The DOL requested salary histories and job titles for employees in a Sept. 1, 2015, compensation snapshot. Google provided that data. However, it refused to provide requested names and contact information of employees who worked for the company in 2014 and 2015. So the OFFCP sued and claimed the company was in violation of Executive Order 11246, the Rehabilitation Act and the Vietnam Era Veterans’ Readjustment Assistance Act. 

A DOL administrative law judge upheld Google’s refusal to release the information, however.  The request was unduly burdensome, Google argued: the data would have cost the company more than $1 million to collect for the investigation pertaining to a $600,000 federal contract.

Other tech companies have been sued for pay disparity and discrimination. In September, the Labor Department sued Palo Alto, Calif., data analytics company Palantir for alleged systematic discriminated against Asian job applicants.

“Palantir allegedly used a hiring process that discriminated against Asian applicants for software engineering roles, ‘routinely eliminated’ qualified Asian applicants in the resume screening and telephone interview phases and hired a majority of people from its discriminatory employee referral system,” according to tech news site Tech Crunch. Palantir denied the accusations and argued the Labor Department’s analysis was flawed.

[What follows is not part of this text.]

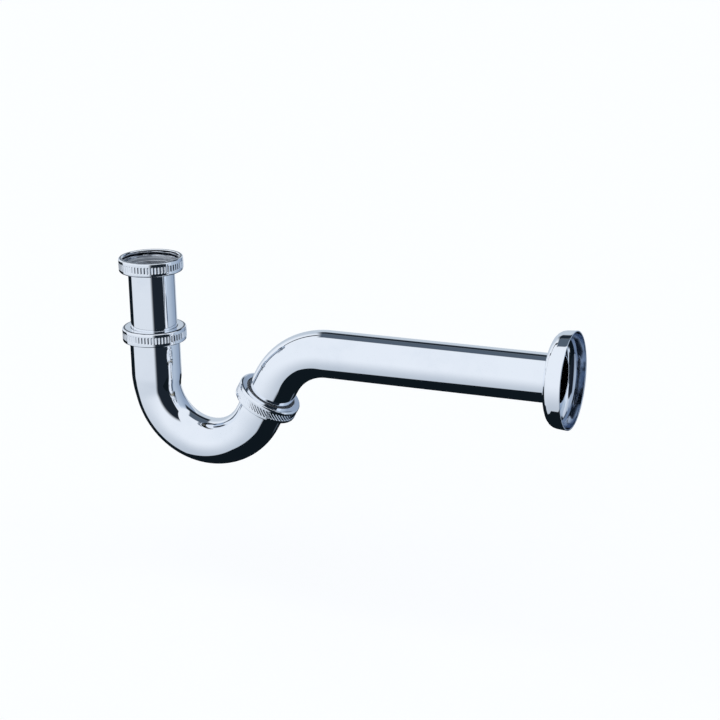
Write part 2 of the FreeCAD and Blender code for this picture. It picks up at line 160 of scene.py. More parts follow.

The DOL also sued Oracle for paying white men more than anyone else. By paying Caucasian male workers more than their counterparts in the same job title, the DOL said Oracle discriminated against female, African American and Asian employees,

Oracle claimed its employment decisions were based on merit and experience and called the lawsuit “politically motivated.” 

As HR Magazine and SHRM Online reported, “pay equity has become a top-of-mind concern for employers nationally as a result of California’s new gender pay equity law and similar legislation in New York and elsewhere.”

It’s up to HR professionals to ensure pay fairness and that begins with the salary offer. HR must also document initial salary decisions, monitor merit increases, and conduct pay analyses, experts say.

“Why are we talking about pay equity?” Mickey Silberman, an attorney with Jackson Lewis in Denver asked attendees at SHRM’s Employment Law and Legislative Conference in March. Because “we know that women earn less than men,” he said. On average, women earn 79 cents for every dollar men earn. For black and Hispanic women, that number is even less—64 and 55 cents, respectively. 


Efforts to close the gender gap go far beyond the tech industry. Lawmakers around the world are endeavoring to equalize pay.

Canada, New Zealand, Iceland, the U.K., all want to eliminate pay disparity.